In Economy Watch, Elinor Ostrom points out that research over time has found a variety of overlapping policies at city, regional, national, and international levels are more likely to succeed than single, overarching binding agreements. She says:
“Inaction in Rio would be disastrous, but a single international agreement would be a grave mistake. We cannot rely on singular global policies to solve the problem of managing our common resources: the oceans, atmosphere, forests, waterways, and rich diversity of life that combine to create the right conditions for life, including seven billion humans, to thrive.
“We have never had to deal with problems of the scale facing today’s globally interconnected society. No one knows for sure what will work, so it is important to build a system that can evolve and adapt rapidly.”
Most of the world’s major cities risk rising sea levels and flooding in the coming decades as they are situated on coasts (above, Mumbai), river deltas, or have major rivers flowing through them.
Cities can learn from one another
Cities are responsible for 70% of global greenhouse-gas emissions and Dr Orstrom records that, as the United States has no effective national and international legislation to curb greenhouse gases, a growing number of city leaders are acting to protect their citizens and economies. By May last year, some 30 US states had developed their own climate action plans, and more than 900 US cities have signed up to the US climate-protection agreement.
Dr Orstrom believes that grassroots diversity in “green policymaking” makes economic sense because “sustainable cities” attract the creative, educated people who want to live in a pollution-free, modern urban environment that suits their lifestyles. But more than pollution control is needed, city planners will have to look at their hinterland and analyse flows of resources – energy, food, water, and people – into and out of their cities.
Los Angeles took decades to implement pollution controls, but other cities, like Beijing, converted rapidly when they saw the benefits. In the coming decades, a global system of interconnected sustainable cities could emerge.
Elinor Orstom ends:
“We have a decade to act before the economic cost of current viable solutions becomes too high. Without action, we risk catastrophic and perhaps irreversible changes to our life-support system. Our primary goal must be to take planetary responsibility for this risk, rather than placing in jeopardy the welfare of future generations.”
Will a global system of interconnected, sustainable cities emerge?
Elinor Ostrom, a Nobel laureate in economics, was Chief Scientific Advisor to the Planet Under Pressure conference and Professor of Political Science and Senior Co- Research Director of the Workshop in Political Theory and Policy Analysis at Indiana University. She passed away on June 12, 2012.


From Kitayun of CERE in Mumbai (http://www.cere-india.org/)
Ostrom is absolutely right but overall policies also help push the agenda. It should be everything and anything for Climate Change mitigation.
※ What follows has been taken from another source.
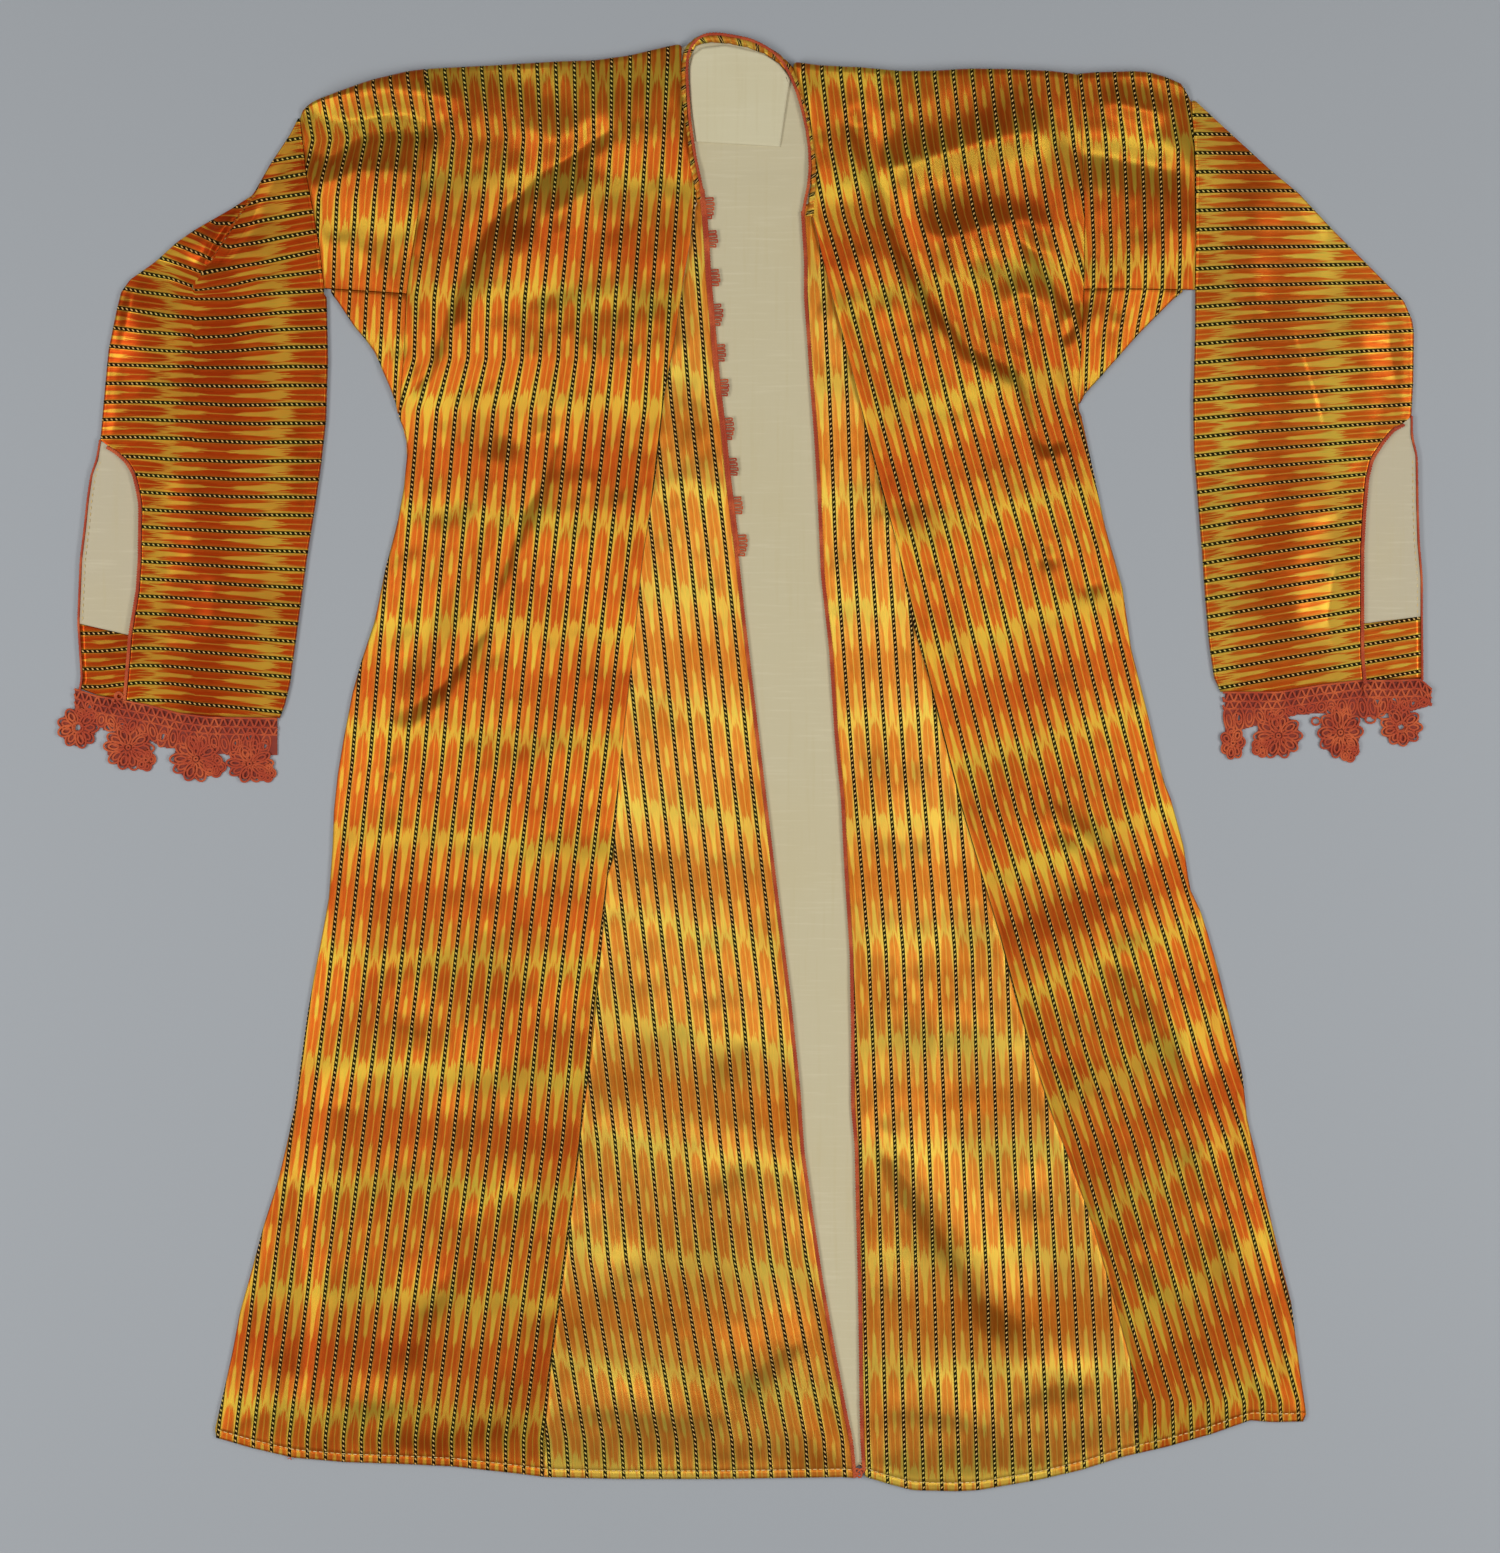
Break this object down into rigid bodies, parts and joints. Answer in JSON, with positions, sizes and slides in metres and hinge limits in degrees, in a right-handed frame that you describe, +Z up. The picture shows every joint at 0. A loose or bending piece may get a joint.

In Praful Bidwai’s book “The Politics Of Climate Change and the Global Crisis” he quotes studies that state that our window of opportunity is only till 2020 after that the interventions would yield extremely low results and after 2040 nothing will work and we will be on a downward spin. I just think that we do not have the luxury of time to think of anything else but to act however, wherever and in whatever way possible.
I personally think right now the world community is breaking up ‘Climate Change’ mitigation into a country based framework so instead of going ahead with the emission cuts we are still stuck on the debates of who cuts & how much etc etc.
Instead everyone has to cut. Maybe, the countries obtaining the highest percentage of Carbon Emission Reductions get an amount from a global fund. So each country would be in a race to cut their carbon.